Maintenant, nous sommes véritablement face à la réalité et la réalité rattrape toujours la fiction. On va payer tout cela très cher parce qu'il va y avoir des destructions d'emplois et cela va sans doute engendrer des désordres politiques en Europe et ailleurs.
Ce que vous avez martelé sur ce point depuis dix ans se vérifie aujourd'hui, malheureusement pour notre pays, or on ne peut pas sortir de l'euro en quelques mois... Alors, que faut-il faire ?
Nous avons une partie de poker menteur qui est en train de se jouer au niveau européen. Des esprits éclairés comprennent bien que le système ne peut pas fonctionner. Mais il y a une telle idéologie Europe = Euro…
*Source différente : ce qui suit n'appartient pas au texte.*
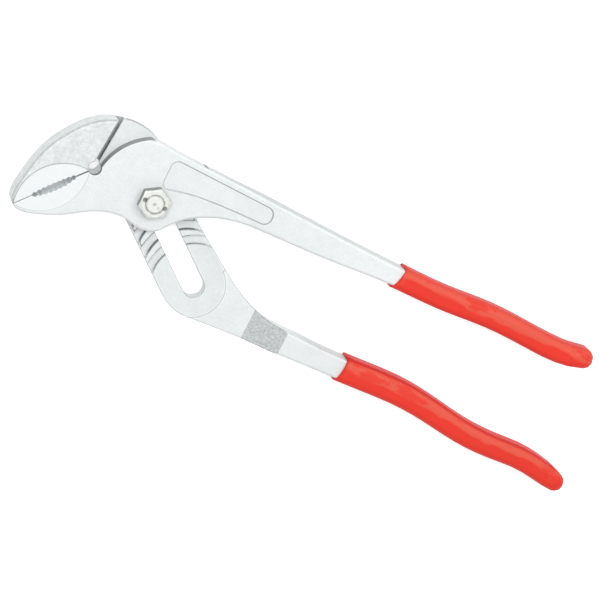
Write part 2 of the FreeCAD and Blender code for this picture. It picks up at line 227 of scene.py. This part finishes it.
class Shader:
    """A material's node tree and its principled shader."""

    def __init__(self, name):
        self.material = bpy.data.materials.new(name)
        self.material.use_nodes = True
        self.tree = self.material.node_tree
        self.principled = next(n for n in self.tree.nodes if n.type == "BSDF_PRINCIPLED")
        self.place = self.add("ShaderNodeTexCoord", output="Object")
        split = self.add("ShaderNodeSeparateXYZ", {0: self.place}, output=None)
        self.x, self.y, self.z = (Value(self, s) for s in split.outputs)

    def add(self, kind, inputs=None, output=0, **settings):
        """Adds a node; settings come first, then values or links of its sockets."""
        node = self.tree.nodes.new(kind)
        for name, value in settings.items():
            setattr(node, name, value)
        for key, value in (inputs or {}).items():
            if isinstance(value, Value):
                self.tree.links.new(value.socket, node.inputs[key])
            else:
                node.inputs[key].default_value = value
        return node if output is None else Value(self, node.outputs[output])

    def set(self, name, value):
        """Gives an input of the principled shader a number, a colour or a link."""
        socket = self.principled.inputs[name]
        if isinstance(value, Value):
            self.tree.links.new(value.socket, socket)
        else:
            socket.default_value = (*value, 1.0) if isinstance(value, tuple) else value

    def along(self, angle):
        """Distance along and across a line through the origin, at an angle from +X."""
        c, s = math.cos(angle), math.sin(angle)
        return self.x * c + self.y * s, self.y * c - self.x * s

    def distance_to(self, x, y):
        dx, dy = self.x - x, self.y - y
        return (dx * dx + dy * dy).sqrt()

    def normal_part(self, axis):
        """How far the surface faces along one axis of the object."""
        facing = self.add("ShaderNodeNewGeometry", output="Normal")
        split = self.add("ShaderNodeSeparateXYZ", {0: facing}, output=None)
        return Value(self, split.outputs[axis])

    def softened_normal(self, radius):
        """The surface's normal, turned over edges as if they were that round."""
        return self.add("ShaderNodeBevel", {"Radius": radius}, samples=BEVEL_SAMPLES)

    def edge_share(self, radius):
        """0 on open surface, and more within that distance of an edge."""
        soft = self.softened_normal(radius)
        true = self.add("ShaderNodeNewGeometry", output="True Normal")
        same = self.add("ShaderNodeVectorMath", {0: soft, 1: true}, output=1,
                        operation="DOT_PRODUCT")
        return same.under(EDGE_COSINE, EDGE_SOFTNESS)

    def noise(self, scale, detail=3.0, roughness=0.5, place=None):
        return self.add("ShaderNodeTexNoise", {"Vector": place or self.place, "Scale": scale,
                                               "Detail": detail, "Roughness": roughness})

    def stretched(self, angle, factors):
        """Object coordinates turned about Z and squeezed, for marks that run one way."""
        return self.add("ShaderNodeMapping", {"Vector": self.place, "Rotation": (0, 0, angle),
                                              "Scale": factors})

    def blend(self, share, first, second):
        """Mixes two colours, either of which may be a link or three numbers."""
        pick = lambda c: c if isinstance(c, Value) else (*c, 1.0)
        mixed = self.add("ShaderNodeMix", {0: share, 6: pick(first), 7: pick(second)},
                         output=None, data_type="RGBA")
        return Value(self, mixed.outputs[2])

    def tint(self, colour, factor):
        """A colour made lighter or darker by a factor that changes over the surface."""
        grey = self.add("ShaderNodeCombineXYZ", {0: factor, 1: factor, 2: factor})
        pick = colour if isinstance(colour, Value) else tuple(colour)
        return self.add("ShaderNodeVectorMath", {0: pick, 1: grey}, operation="MULTIPLY")

    def bump(self, height, distance, strength=1.0, edge=0.0):
        """Raises the surface by a pattern, over edges softened by that radius."""
        inputs = {"Height": height, "Distance": distance, "Strength": strength}
        if edge:
            inputs["Normal"] = self.softened_normal(edge)
        self.set("Normal", self.add("ShaderNodeBump", inputs))


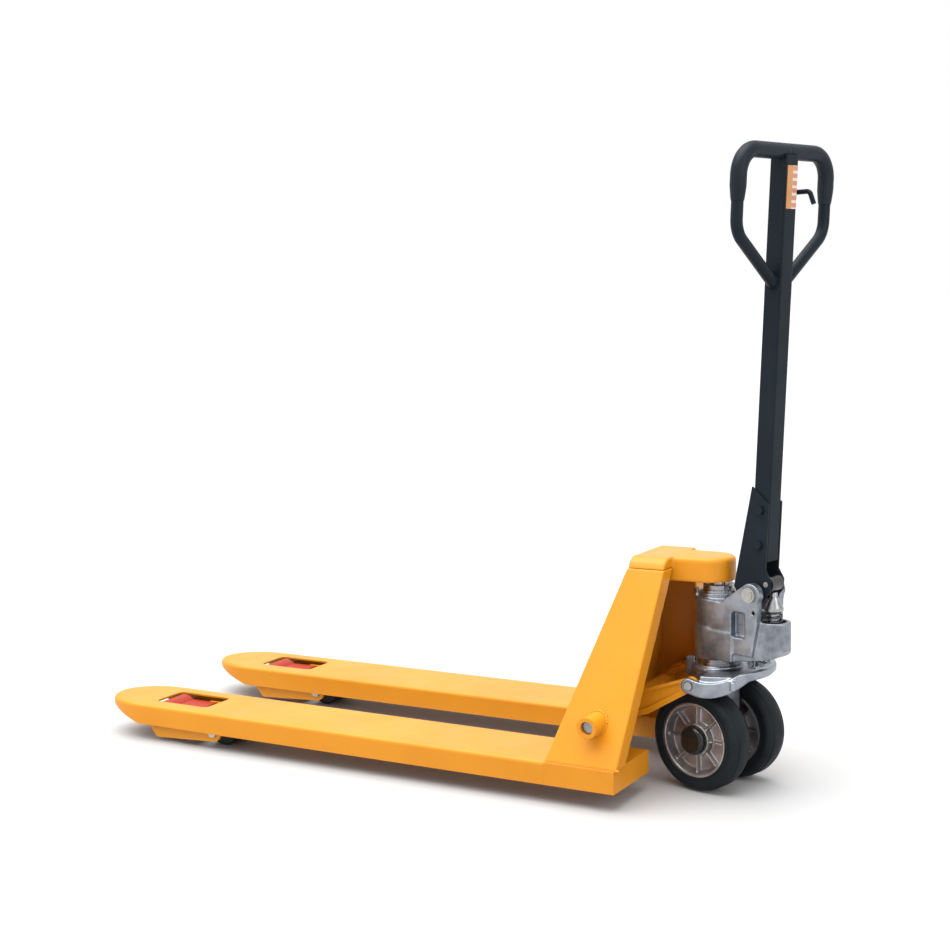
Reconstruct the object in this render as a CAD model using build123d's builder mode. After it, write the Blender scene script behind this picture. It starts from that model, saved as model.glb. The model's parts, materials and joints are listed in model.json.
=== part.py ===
from build123d import *
from math import asin, atan, cos, degrees, hypot, pi, radians, sin, sqrt
import os

# Hand pallet truck, 540 mm over the forks. Design frame: X = 0 at the fork tips and +X toward
# the operator, Y = 0 on the centre plane, Z = 0 on the floor. Everything is shifted along X at
# the end so that the origin lies under the middle of the whole truck.

# ---- fits ----
RUN = 0.05  # radial clearance of a shaft that turns in a bore
SIDE_PLAY = 0.5  # axial gap between pieces that turn on one shaft
OPEN_FIT = 0.5  # radial clearance of the opened front pivots of the push rods

# ---- lift linkage ----
LIFT = 115.0  # height the chassis rises
ARM = 147.0  # length of a rocker arm
SHAFT_X, SHAFT_Z, SHAFT_R = 1206.0, 156.0, 12.5
HALF_SWING = asin(LIFT / 2 / ARM)
SWING = 2 * HALF_SWING
PIN_X = SHAFT_X + ARM * cos(HALF_SWING)
PIN_Z = SHAFT_Z + LIFT / 2
PIN_R = 8.0

# ---- forks ----
OVERALL_WIDTH = 540.0
FORK_WIDTH = 160.0
FORK_TOP, FORK_BOTTOM, FORK_PLATE = 80.0, 35.0, 4.0
FORK_EDGE = 8.0
FORK_Y = (OVERALL_WIDTH - FORK_WIDTH) / 2
FORK_END, HEEL_END = 1113.0, 1258.0
NOSE_LENGTH, NOSE_SOLID = 110.0, 60.0
HOLE_X, HOLE_LENGTH, HOLE_WIDTH, HOLE_CORNER = 208.0, 140.0, 88.0, 14.0
SLOT_FRONT, SLOT_REAR, SLOT_WIDTH = 1132.0, 1238.0, 70.0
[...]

On nous dit qu'il faut plus d'Europe, mais cela n'a rien à voir. Il faut surtout plus d'intelligence. Aujourd'hui, toute la classe politique française et européenne a été formatée dans cette idéologie utopiste. Vous ne pouvez pas sortir de cette utopie collective en l'espace de quelques mois.
La raison voudrait que l'on regarde les choses gentiment et que l'on fasse sortir les Etats un par un, avec un rééchelonnement de dettes derrière, pour éviter les catastrophes. Cela ne se produira pas de cette manière. Ce qui se produira, c'est qu'il aura un choc brutal avec des Etats qui diront que ce n'est plus possible, des manifestations dans la rue et on cassera tout… Je peux vous dire que cela risque d'arriver très vite.
Au lieu de prendre cela de manière rationnelle et avec sang-froid, on risque d'être acculé à un démantèlement qui va créer beaucoup de dégâts. Ce n'est pas la première fois qu'une monnaie unique se retrouve dépassée par la réalité et la partie de poker menteur va se jouer entre la France et l'Allemagne, au sein de la classe politique française aussi, mais je sais que beaucoup de gens s'interrogent.
Notamment des gens qui ont cru en l'euro, qui sont fortement ébranlés, et qui ne veulent pas l'avouer. Celui qui va avoir le courage de dire la vérité prendra un grand risque politique parce que, depuis des années, on nous a dit le contraire en nous expliquant que l'euro était véritablement notre avenir. C'est dramatique de cécité politique et d'escroquerie intellectuelle ! Nous avons un problème monétaire sérieux au niveau mondial. Il faudrait revenir à des monnaies communes, une unité de compte, l’écu comme étant la monnaie européenne de référence et de compte, et des monnaies nationales qui vont varier selon la force. Sinon, sous la pression des marchés, ce sera la panique.